• _DATASET EXCERPT_
● ● ● ● ●

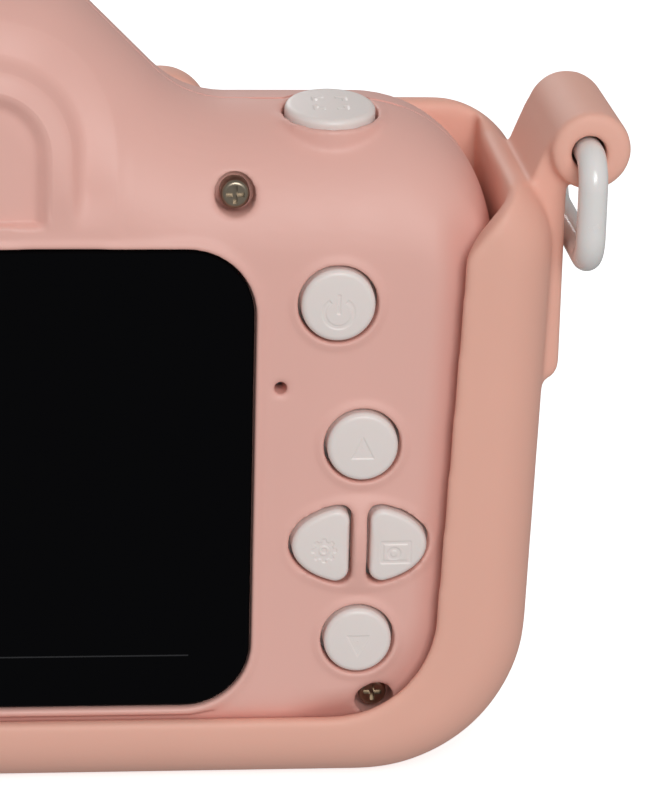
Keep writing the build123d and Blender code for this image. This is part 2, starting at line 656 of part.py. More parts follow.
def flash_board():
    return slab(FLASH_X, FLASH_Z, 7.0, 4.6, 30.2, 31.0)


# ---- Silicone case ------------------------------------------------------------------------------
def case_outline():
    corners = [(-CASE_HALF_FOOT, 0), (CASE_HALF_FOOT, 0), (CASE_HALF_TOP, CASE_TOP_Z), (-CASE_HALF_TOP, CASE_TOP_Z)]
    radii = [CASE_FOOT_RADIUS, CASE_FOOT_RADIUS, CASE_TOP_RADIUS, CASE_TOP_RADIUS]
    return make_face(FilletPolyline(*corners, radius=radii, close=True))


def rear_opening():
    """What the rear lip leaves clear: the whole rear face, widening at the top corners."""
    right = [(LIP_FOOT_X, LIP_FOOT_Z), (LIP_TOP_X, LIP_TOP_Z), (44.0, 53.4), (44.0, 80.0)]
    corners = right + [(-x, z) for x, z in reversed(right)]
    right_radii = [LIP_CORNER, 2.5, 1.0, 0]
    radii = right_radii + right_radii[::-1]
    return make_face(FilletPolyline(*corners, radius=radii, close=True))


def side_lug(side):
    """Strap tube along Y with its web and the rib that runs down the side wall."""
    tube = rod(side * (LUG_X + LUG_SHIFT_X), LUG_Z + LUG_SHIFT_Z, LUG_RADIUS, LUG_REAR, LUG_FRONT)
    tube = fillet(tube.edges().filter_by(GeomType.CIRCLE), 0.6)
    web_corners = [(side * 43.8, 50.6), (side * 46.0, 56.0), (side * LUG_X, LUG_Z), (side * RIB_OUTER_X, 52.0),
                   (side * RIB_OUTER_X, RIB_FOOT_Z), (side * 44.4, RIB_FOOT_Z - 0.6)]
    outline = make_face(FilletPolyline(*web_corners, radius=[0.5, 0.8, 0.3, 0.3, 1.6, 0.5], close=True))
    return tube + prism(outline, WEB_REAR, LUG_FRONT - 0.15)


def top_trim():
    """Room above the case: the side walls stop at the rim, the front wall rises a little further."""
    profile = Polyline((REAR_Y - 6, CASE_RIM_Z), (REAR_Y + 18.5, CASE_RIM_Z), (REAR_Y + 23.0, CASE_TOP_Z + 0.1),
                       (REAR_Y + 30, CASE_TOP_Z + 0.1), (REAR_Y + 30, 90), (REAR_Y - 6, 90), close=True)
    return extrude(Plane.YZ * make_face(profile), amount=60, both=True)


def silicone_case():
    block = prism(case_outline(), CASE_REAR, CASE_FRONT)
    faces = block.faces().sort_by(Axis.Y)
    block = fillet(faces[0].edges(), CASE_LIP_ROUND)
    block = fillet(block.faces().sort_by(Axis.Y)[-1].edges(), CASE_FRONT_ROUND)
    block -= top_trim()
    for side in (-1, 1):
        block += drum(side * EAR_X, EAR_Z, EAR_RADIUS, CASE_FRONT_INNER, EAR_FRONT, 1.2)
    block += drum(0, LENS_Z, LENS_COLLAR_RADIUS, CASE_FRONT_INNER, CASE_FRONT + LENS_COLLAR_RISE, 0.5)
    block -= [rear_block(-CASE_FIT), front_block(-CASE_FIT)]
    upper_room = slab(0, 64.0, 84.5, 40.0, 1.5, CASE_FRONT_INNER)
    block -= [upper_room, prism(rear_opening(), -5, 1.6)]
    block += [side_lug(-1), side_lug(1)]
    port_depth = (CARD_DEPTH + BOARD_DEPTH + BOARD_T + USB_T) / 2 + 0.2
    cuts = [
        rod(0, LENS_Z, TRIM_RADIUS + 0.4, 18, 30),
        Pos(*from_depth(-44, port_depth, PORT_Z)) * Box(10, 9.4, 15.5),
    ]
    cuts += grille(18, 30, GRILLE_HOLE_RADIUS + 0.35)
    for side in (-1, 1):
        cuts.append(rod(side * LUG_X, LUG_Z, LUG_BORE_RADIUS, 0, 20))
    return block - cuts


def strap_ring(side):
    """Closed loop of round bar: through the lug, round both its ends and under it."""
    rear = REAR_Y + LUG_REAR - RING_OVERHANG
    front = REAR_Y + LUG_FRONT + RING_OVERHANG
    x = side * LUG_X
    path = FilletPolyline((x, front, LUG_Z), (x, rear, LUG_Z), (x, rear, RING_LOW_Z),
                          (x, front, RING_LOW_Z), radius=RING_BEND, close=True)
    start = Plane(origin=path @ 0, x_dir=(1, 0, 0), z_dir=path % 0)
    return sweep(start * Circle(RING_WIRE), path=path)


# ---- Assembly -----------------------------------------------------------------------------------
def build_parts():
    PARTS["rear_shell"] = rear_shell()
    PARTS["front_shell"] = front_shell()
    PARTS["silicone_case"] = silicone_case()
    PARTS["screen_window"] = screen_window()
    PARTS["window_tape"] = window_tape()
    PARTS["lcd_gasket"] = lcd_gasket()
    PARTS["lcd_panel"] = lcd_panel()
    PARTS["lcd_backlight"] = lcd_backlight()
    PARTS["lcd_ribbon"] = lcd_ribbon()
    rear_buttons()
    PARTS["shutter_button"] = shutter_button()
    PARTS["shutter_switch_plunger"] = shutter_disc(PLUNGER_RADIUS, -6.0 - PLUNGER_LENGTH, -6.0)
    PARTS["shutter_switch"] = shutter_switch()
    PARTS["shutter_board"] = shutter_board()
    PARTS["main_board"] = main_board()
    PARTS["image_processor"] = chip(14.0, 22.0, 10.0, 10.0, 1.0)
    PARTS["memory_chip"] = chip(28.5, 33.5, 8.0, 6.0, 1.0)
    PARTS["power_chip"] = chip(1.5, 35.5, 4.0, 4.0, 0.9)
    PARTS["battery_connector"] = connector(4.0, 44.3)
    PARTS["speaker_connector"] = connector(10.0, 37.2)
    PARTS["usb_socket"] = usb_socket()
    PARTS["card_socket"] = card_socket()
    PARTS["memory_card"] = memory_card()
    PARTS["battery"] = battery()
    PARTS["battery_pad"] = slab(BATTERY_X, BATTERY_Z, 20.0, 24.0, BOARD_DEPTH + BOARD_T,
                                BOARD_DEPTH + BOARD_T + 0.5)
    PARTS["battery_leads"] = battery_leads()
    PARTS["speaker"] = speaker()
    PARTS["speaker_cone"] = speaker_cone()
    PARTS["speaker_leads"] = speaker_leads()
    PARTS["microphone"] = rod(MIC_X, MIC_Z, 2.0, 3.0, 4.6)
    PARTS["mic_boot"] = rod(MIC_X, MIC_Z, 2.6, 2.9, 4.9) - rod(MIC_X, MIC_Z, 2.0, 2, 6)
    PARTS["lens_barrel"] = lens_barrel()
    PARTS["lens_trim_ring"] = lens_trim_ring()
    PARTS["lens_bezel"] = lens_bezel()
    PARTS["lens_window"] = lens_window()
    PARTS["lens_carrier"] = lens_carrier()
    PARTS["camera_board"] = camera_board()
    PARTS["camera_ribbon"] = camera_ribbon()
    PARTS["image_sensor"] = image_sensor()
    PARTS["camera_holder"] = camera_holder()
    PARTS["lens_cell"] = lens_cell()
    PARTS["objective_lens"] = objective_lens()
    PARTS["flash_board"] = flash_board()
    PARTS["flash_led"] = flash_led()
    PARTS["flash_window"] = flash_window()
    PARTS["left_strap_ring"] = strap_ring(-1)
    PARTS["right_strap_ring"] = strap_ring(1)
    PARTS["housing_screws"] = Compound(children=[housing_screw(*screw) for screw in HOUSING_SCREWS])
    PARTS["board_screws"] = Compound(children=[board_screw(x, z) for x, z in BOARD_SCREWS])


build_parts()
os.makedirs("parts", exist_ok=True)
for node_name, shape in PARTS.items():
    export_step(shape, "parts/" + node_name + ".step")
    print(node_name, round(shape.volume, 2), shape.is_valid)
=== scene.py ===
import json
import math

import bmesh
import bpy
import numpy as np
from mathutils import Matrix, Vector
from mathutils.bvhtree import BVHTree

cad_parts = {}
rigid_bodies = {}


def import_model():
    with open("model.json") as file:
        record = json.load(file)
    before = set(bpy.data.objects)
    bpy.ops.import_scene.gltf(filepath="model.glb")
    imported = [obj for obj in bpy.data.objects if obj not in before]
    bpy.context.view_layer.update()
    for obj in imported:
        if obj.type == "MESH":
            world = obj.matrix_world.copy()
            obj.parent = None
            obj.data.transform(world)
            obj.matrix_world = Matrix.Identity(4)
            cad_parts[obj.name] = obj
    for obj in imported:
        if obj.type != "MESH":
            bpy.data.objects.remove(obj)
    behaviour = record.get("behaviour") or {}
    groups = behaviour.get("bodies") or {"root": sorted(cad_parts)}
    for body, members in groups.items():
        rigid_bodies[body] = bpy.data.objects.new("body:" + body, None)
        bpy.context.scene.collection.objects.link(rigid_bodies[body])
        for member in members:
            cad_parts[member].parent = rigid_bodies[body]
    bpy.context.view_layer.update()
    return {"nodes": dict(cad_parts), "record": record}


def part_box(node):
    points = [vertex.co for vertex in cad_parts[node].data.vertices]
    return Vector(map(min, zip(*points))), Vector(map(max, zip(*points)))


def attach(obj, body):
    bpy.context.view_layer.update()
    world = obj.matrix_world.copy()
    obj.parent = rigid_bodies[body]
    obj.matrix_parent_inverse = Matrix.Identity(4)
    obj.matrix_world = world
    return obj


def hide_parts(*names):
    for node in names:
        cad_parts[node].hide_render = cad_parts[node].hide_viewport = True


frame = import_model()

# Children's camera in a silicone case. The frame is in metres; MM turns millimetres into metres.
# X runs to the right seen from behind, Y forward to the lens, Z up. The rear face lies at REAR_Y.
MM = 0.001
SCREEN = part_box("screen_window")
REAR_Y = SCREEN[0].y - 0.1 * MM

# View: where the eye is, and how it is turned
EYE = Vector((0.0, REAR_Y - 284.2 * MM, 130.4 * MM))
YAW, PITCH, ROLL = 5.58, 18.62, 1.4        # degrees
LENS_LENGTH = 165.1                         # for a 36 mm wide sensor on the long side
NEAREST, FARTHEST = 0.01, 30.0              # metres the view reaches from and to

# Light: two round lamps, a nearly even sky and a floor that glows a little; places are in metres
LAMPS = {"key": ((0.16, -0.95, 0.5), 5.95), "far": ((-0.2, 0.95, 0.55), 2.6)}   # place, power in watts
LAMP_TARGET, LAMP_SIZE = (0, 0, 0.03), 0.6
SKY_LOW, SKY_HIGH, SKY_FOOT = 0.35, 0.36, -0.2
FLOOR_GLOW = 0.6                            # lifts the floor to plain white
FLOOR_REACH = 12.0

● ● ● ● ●

• _SHORT EXERCISE_
Everything from the line containing "imported = [obj" down to the line containing "bpy.context.scene.collection.objects.link(rigid_bodies[body])" should be retyped exactly, both lines included, and nothing more.

• _WORKED ANSWER_
    imported = [obj for obj in bpy.data.objects if obj not in before]
    bpy.context.view_layer.update()
    for obj in imported:
        if obj.type == "MESH":
            world = obj.matrix_world.copy()
            obj.parent = None
            obj.data.transform(world)
            obj.matrix_world = Matrix.Identity(4)
            cad_parts[obj.name] = obj
    for obj in imported:
        if obj.type != "MESH":
            bpy.data.objects.remove(obj)
    behaviour = record.get("behaviour") or {}
    groups = behaviour.get("bodies") or {"root": sorted(cad_parts)}
    for body, members in groups.items():
        rigid_bodies[body] = bpy.data.objects.new("body:" + body, None)
        bpy.context.scene.collection.objects.link(rigid_bodies[body])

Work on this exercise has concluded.